▶ Task prompt: Where the data below has the string "that", return the whole line.

▶ Task data:
"""

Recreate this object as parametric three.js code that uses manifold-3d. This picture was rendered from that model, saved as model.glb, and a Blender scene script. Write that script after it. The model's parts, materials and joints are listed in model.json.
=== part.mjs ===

"""
"""

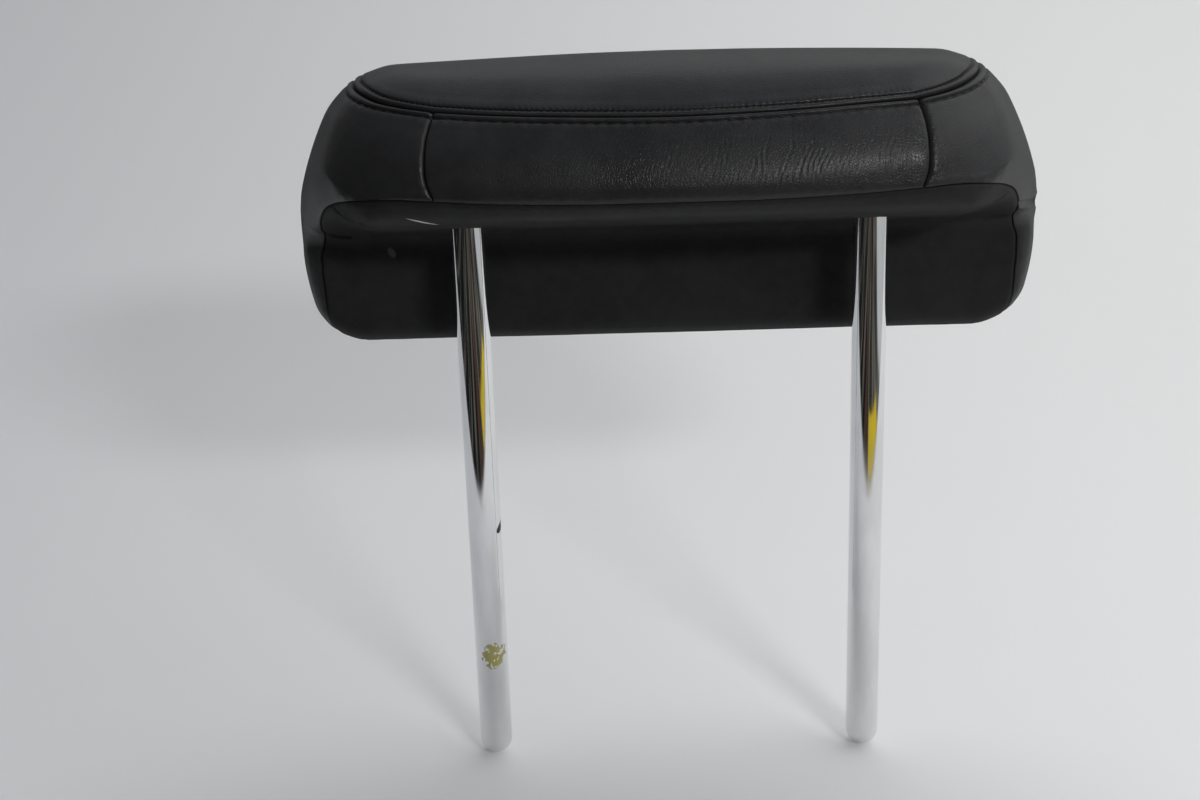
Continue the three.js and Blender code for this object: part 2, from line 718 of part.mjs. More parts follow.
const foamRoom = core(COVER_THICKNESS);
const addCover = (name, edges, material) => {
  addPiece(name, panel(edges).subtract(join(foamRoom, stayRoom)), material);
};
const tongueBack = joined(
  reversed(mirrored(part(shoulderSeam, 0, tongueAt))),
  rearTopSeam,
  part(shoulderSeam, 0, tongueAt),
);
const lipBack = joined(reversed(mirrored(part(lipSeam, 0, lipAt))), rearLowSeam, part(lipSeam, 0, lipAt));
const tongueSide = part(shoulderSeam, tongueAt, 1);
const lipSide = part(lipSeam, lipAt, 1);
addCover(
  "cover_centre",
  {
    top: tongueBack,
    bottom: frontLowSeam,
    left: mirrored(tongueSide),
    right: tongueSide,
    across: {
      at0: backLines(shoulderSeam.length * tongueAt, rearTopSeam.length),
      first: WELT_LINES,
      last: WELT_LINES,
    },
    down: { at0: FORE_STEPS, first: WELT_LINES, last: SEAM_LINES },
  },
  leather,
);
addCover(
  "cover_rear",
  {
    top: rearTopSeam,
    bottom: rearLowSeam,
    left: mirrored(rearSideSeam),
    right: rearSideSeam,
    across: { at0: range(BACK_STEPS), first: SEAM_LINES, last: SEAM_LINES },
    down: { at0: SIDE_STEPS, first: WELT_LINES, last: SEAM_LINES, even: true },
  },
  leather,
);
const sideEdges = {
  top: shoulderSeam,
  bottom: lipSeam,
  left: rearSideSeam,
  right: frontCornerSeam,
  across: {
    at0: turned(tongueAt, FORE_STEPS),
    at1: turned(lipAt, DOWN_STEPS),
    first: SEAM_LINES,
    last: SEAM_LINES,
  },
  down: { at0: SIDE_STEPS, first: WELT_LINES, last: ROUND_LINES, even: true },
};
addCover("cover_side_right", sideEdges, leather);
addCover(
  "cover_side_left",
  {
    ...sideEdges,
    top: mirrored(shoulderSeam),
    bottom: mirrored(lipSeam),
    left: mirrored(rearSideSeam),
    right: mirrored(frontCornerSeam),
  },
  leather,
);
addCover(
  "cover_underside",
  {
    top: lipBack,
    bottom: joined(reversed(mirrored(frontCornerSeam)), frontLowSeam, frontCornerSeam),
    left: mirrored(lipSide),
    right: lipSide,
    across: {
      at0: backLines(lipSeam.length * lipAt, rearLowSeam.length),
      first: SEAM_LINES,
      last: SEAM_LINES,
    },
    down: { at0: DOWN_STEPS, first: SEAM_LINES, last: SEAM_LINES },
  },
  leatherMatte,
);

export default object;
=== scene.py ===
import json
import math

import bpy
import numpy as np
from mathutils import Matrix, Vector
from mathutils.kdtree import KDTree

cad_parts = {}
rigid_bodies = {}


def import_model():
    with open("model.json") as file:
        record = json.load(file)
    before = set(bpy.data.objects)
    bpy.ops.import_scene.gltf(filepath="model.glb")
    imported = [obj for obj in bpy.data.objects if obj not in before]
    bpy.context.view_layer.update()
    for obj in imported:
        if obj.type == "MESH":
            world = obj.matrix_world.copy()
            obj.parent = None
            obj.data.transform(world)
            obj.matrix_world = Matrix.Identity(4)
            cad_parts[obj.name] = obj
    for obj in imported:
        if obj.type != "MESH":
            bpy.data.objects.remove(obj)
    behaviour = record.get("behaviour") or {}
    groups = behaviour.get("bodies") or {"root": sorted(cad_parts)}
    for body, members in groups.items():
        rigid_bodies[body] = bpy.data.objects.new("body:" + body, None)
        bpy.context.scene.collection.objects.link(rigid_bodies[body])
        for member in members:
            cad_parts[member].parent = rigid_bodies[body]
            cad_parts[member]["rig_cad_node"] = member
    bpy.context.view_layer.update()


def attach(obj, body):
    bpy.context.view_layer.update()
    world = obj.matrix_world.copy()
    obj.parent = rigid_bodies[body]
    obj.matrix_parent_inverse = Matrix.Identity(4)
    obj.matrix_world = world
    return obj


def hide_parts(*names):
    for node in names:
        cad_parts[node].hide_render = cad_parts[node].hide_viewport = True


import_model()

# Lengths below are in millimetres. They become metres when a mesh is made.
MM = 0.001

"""
"""

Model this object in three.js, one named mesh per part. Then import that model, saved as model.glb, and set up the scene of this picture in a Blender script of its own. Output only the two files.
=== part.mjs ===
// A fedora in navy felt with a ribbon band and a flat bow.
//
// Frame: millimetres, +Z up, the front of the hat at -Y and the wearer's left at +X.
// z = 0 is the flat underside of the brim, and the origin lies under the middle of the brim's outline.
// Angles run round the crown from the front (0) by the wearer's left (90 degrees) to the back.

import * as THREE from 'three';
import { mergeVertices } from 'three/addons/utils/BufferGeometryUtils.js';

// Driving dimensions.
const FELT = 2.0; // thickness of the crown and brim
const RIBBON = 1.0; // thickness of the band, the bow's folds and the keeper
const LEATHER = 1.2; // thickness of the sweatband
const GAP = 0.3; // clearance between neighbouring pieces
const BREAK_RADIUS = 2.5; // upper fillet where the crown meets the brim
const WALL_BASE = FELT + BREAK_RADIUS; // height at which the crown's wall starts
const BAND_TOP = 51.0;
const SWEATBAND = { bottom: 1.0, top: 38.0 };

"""

▶ Result for this exercise:
Recreate this object as parametric three.js code that uses manifold-3d. This picture was rendered from that model, saved as model.glb, and a Blender scene script. Write that script after it. The model's parts, materials and joints are listed in model.json.
Model this object in three.js, one named mesh per part. Then import that model, saved as model.glb, and set up the scene of this picture in a Blender script of its own. Output only the two files.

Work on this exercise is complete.